-- DATA SHOWN --
□ □ □ □ □ □ □

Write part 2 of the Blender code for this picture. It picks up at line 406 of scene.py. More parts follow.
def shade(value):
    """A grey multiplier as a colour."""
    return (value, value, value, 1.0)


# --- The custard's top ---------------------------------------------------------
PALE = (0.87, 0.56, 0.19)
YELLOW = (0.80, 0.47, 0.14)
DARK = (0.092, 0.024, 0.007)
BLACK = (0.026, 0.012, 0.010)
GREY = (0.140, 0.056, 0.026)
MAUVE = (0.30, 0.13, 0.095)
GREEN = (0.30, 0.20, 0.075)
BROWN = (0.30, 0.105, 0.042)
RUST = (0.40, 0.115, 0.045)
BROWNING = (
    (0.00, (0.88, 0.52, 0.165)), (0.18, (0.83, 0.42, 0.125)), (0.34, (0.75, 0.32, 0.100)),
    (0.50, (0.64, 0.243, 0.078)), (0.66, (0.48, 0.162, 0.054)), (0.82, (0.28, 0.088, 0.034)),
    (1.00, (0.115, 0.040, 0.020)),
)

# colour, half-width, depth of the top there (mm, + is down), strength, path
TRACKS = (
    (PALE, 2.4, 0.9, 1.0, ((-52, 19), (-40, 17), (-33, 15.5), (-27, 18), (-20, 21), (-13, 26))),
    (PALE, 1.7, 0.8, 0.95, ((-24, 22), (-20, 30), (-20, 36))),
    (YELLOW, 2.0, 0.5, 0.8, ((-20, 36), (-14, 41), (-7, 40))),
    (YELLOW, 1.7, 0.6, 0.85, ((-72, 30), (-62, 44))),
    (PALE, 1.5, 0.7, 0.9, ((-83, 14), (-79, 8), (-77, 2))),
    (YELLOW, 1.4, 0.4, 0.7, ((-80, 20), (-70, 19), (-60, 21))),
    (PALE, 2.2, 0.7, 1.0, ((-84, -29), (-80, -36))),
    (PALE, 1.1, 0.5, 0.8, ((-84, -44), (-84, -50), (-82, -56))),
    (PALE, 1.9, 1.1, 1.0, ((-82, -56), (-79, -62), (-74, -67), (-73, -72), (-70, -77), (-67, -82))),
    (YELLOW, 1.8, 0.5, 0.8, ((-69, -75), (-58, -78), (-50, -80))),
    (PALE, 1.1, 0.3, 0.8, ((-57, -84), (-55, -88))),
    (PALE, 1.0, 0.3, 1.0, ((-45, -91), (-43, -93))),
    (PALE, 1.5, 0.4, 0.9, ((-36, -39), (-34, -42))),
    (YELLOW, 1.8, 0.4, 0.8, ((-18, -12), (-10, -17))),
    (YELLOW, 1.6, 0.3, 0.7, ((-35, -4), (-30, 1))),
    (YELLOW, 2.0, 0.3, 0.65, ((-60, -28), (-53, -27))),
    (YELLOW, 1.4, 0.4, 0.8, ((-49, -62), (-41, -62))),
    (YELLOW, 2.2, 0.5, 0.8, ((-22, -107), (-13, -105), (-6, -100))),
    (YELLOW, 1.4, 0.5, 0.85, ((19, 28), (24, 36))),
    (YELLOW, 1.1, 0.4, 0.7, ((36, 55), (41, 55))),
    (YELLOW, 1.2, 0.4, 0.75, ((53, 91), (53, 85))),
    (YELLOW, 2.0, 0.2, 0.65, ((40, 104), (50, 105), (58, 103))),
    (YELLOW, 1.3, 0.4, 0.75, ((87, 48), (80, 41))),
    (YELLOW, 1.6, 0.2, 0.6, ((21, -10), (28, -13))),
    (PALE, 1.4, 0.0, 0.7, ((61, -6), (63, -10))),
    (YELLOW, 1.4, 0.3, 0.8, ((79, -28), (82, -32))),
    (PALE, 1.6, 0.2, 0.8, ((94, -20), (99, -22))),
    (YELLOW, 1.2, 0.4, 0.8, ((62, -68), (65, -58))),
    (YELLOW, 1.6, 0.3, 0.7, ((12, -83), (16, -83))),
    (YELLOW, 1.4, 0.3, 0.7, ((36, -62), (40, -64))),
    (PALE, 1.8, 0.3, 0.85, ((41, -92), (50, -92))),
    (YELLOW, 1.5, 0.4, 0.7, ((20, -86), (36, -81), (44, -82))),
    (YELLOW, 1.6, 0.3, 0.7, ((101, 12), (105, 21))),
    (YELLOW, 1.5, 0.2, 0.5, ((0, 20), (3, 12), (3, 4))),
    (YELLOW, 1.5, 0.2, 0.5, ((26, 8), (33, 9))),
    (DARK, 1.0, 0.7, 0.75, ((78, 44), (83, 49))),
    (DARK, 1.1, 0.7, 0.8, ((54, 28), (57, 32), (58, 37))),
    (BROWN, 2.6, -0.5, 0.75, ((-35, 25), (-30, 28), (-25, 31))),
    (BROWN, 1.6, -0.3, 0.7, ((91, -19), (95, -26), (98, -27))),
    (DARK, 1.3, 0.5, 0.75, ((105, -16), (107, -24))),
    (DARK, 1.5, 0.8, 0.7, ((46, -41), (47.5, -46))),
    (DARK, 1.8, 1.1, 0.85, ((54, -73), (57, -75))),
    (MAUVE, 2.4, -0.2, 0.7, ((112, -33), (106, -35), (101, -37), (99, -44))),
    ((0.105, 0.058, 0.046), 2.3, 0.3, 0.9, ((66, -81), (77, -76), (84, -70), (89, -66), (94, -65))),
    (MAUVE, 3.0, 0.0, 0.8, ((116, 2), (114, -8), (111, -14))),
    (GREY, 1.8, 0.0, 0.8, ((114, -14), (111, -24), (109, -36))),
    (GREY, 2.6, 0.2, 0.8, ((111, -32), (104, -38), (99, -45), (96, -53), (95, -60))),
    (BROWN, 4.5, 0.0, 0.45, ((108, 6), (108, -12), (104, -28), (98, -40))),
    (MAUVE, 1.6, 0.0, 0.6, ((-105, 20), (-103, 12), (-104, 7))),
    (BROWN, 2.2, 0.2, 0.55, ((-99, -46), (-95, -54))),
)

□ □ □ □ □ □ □

-- THE REQUEST --
The listing above must be transcribed exactly, line by line.

-- ANSWER FOR THIS EXERCISE --
Write part 2 of the Blender code for this picture. It picks up at line 406 of scene.py. More parts follow.
def shade(value):
    """A grey multiplier as a colour."""
    return (value, value, value, 1.0)


# --- The custard's top ---------------------------------------------------------
PALE = (0.87, 0.56, 0.19)
YELLOW = (0.80, 0.47, 0.14)
DARK = (0.092, 0.024, 0.007)
BLACK = (0.026, 0.012, 0.010)
GREY = (0.140, 0.056, 0.026)
MAUVE = (0.30, 0.13, 0.095)
GREEN = (0.30, 0.20, 0.075)
BROWN = (0.30, 0.105, 0.042)
RUST = (0.40, 0.115, 0.045)
BROWNING = (
    (0.00, (0.88, 0.52, 0.165)), (0.18, (0.83, 0.42, 0.125)), (0.34, (0.75, 0.32, 0.100)),
    (0.50, (0.64, 0.243, 0.078)), (0.66, (0.48, 0.162, 0.054)), (0.82, (0.28, 0.088, 0.034)),
    (1.00, (0.115, 0.040, 0.020)),
)

# colour, half-width, depth of the top there (mm, + is down), strength, path
TRACKS = (
    (PALE, 2.4, 0.9, 1.0, ((-52, 19), (-40, 17), (-33, 15.5), (-27, 18), (-20, 21), (-13, 26))),
    (PALE, 1.7, 0.8, 0.95, ((-24, 22), (-20, 30), (-20, 36))),
    (YELLOW, 2.0, 0.5, 0.8, ((-20, 36), (-14, 41), (-7, 40))),
    (YELLOW, 1.7, 0.6, 0.85, ((-72, 30), (-62, 44))),
    (PALE, 1.5, 0.7, 0.9, ((-83, 14), (-79, 8), (-77, 2))),
    (YELLOW, 1.4, 0.4, 0.7, ((-80, 20), (-70, 19), (-60, 21))),
    (PALE, 2.2, 0.7, 1.0, ((-84, -29), (-80, -36))),
    (PALE, 1.1, 0.5, 0.8, ((-84, -44), (-84, -50), (-82, -56))),
    (PALE, 1.9, 1.1, 1.0, ((-82, -56), (-79, -62), (-74, -67), (-73, -72), (-70, -77), (-67, -82))),
    (YELLOW, 1.8, 0.5, 0.8, ((-69, -75), (-58, -78), (-50, -80))),
    (PALE, 1.1, 0.3, 0.8, ((-57, -84), (-55, -88))),
    (PALE, 1.0, 0.3, 1.0, ((-45, -91), (-43, -93))),
    (PALE, 1.5, 0.4, 0.9, ((-36, -39), (-34, -42))),
    (YELLOW, 1.8, 0.4, 0.8, ((-18, -12), (-10, -17))),
    (YELLOW, 1.6, 0.3, 0.7, ((-35, -4), (-30, 1))),
    (YELLOW, 2.0, 0.3, 0.65, ((-60, -28), (-53, -27))),
    (YELLOW, 1.4, 0.4, 0.8, ((-49, -62), (-41, -62))),
    (YELLOW, 2.2, 0.5, 0.8, ((-22, -107), (-13, -105), (-6, -100))),
    (YELLOW, 1.4, 0.5, 0.85, ((19, 28), (24, 36))),
    (YELLOW, 1.1, 0.4, 0.7, ((36, 55), (41, 55))),
    (YELLOW, 1.2, 0.4, 0.75, ((53, 91), (53, 85))),
    (YELLOW, 2.0, 0.2, 0.65, ((40, 104), (50, 105), (58, 103))),
    (YELLOW, 1.3, 0.4, 0.75, ((87, 48), (80, 41))),
    (YELLOW, 1.6, 0.2, 0.6, ((21, -10), (28, -13))),
    (PALE, 1.4, 0.0, 0.7, ((61, -6), (63, -10))),
    (YELLOW, 1.4, 0.3, 0.8, ((79, -28), (82, -32))),
    (PALE, 1.6, 0.2, 0.8, ((94, -20), (99, -22))),
    (YELLOW, 1.2, 0.4, 0.8, ((62, -68), (65, -58))),
    (YELLOW, 1.6, 0.3, 0.7, ((12, -83), (16, -83))),
    (YELLOW, 1.4, 0.3, 0.7, ((36, -62), (40, -64))),
    (PALE, 1.8, 0.3, 0.85, ((41, -92), (50, -92))),
    (YELLOW, 1.5, 0.4, 0.7, ((20, -86), (36, -81), (44, -82))),
    (YELLOW, 1.6, 0.3, 0.7, ((101, 12), (105, 21))),
    (YELLOW, 1.5, 0.2, 0.5, ((0, 20), (3, 12), (3, 4))),
    (YELLOW, 1.5, 0.2, 0.5, ((26, 8), (33, 9))),
    (DARK, 1.0, 0.7, 0.75, ((78, 44), (83, 49))),
    (DARK, 1.1, 0.7, 0.8, ((54, 28), (57, 32), (58, 37))),
    (BROWN, 2.6, -0.5, 0.75, ((-35, 25), (-30, 28), (-25, 31))),
    (BROWN, 1.6, -0.3, 0.7, ((91, -19), (95, -26), (98, -27))),
    (DARK, 1.3, 0.5, 0.75, ((105, -16), (107, -24))),
    (DARK, 1.5, 0.8, 0.7, ((46, -41), (47.5, -46))),
    (DARK, 1.8, 1.1, 0.85, ((54, -73), (57, -75))),
    (MAUVE, 2.4, -0.2, 0.7, ((112, -33), (106, -35), (101, -37), (99, -44))),
    ((0.105, 0.058, 0.046), 2.3, 0.3, 0.9, ((66, -81), (77, -76), (84, -70), (89, -66), (94, -65))),
    (MAUVE, 3.0, 0.0, 0.8, ((116, 2), (114, -8), (111, -14))),
    (GREY, 1.8, 0.0, 0.8, ((114, -14), (111, -24), (109, -36))),
    (GREY, 2.6, 0.2, 0.8, ((111, -32), (104, -38), (99, -45), (96, -53), (95, -60))),
    (BROWN, 4.5, 0.0, 0.45, ((108, 6), (108, -12), (104, -28), (98, -40))),
    (MAUVE, 1.6, 0.0, 0.6, ((-105, 20), (-103, 12), (-104, 7))),
    (BROWN, 2.2, 0.2, 0.55, ((-99, -46), (-95, -54))),
)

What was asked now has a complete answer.